Taijiquan and martial arts, for me personally, are more about gathering and generating energy whereas music and painting I relate more to expression. Of course martial arts are also expressive and the fine arts can be seen in terms of the energy they cause to coalesce. Many musicians, especially jazz players, play taijiquan as well. The search for a balance between form and freedom is a constant in the artistic quest as is the desire to create through connection. In taijiquan this can be seen in the way patterned but principled movement evolves, starting with set forms and arriving at improvised contact-based movement
20. What's in store for Sam Masich in the future?
I view myself first and foremost as an artist. As a creative person, much of my expression comes through taijiquan. I draw, paint, write, film-make, song-write, perform as a musician, as well as express myself through martial arts. I don’t consider myself particularly talented but I persist until I can do a thing well. In martial arts this tendency expresses itself through teaching and writing. I consider my teaching to be an essential part of the research for my writing and believe it’s important to see what people really respond to and what actually furthers their progress before writing anything definitive about it. This is part of the reason my writing takes such a long time.
Starting a Substack has been an excellent way of transferring some of my many writing projects from my hard drive to an audience and I intend to continue with that. This has helped motivate me to get my first book out—Foundations of Traditional Taijiquan: Core Concepts and Full Curriculum—and motivates me to pursue my rather ambitious writing and publishing goals more diligently.
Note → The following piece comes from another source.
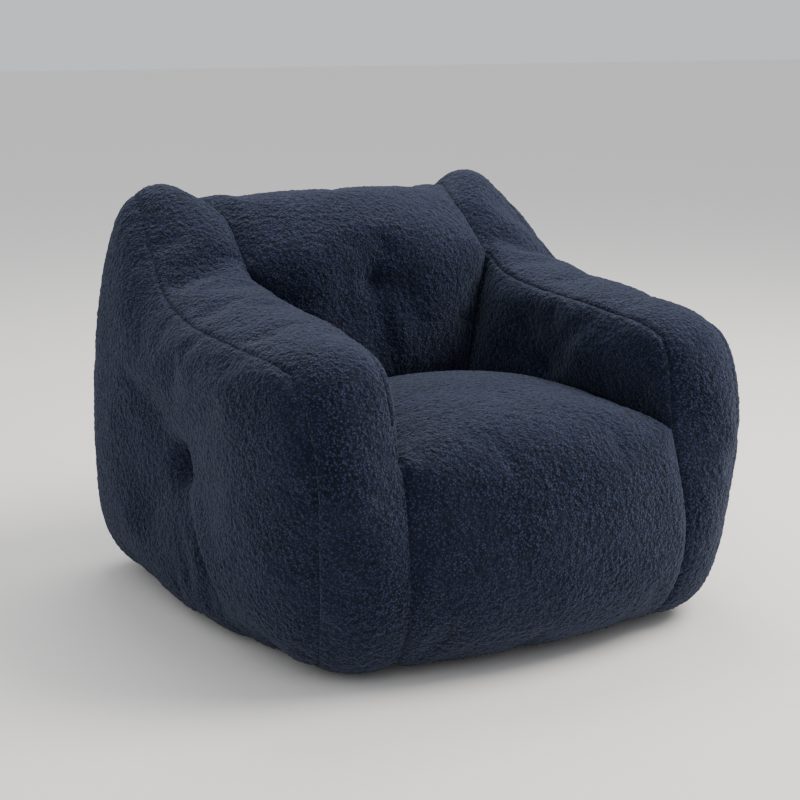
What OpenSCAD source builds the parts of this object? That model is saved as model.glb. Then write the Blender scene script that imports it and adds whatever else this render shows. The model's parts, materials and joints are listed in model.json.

As of this moment my main writing projects include a two volume overview of the 5 Section Taijiquan (Wuduan Taijiquan 五段太極拳) Program and its philosophy. This is a program I began co-creating twenty or so years ago and which has practitioners around the world. The 5 Section Taijiquan Program is a modular, progressive preparation for the study of traditional taijiquan that focuses on the necessary and sometimes missing building blocks one must have in place if he or she is to truly succeed as a serious taijiquan player. Examples of important fundamentals include: clear core-principles, stance-based form work, sensing-based partner-work in bare-hand and weapons modes as well as bare-hand and sword applications routines. The books I am currently writing will cover all the material in the basic program and make clear how practitioners can save years of training time in their overall goal of mastering traditional taijiquan and get a better result in the process.
The larger goal, publication-wise, is a five volume series on the shisan shi (十三勢) or ‘thirteen powers’ (often incorrectly described as the thirteen ‘postures’) of taijiquan. Past masters deem an understanding of the thirteen powers to be essential in understanding the art. In all my work I try to address what is missing in pedagogy and address the gaps. Today, it is rare to find taijiquan players that are serious in their approach to this fundamental and defining subject. The shisan shi is the basis for all parts of traditional taijiquan curricula—bare-hand, sabre, sword and spear—each with its own thirteen energies collection, yet information on the subject is not widely available and what is out there is woefully incomplete. I feel as the tudi of the two most prolific martial arts authors in the world today, it is my job to honour my teachers by advancing these themes a step or two so that others have something substantial to work with. These and other volumes are meant to form parts of an eventual encyclopedia.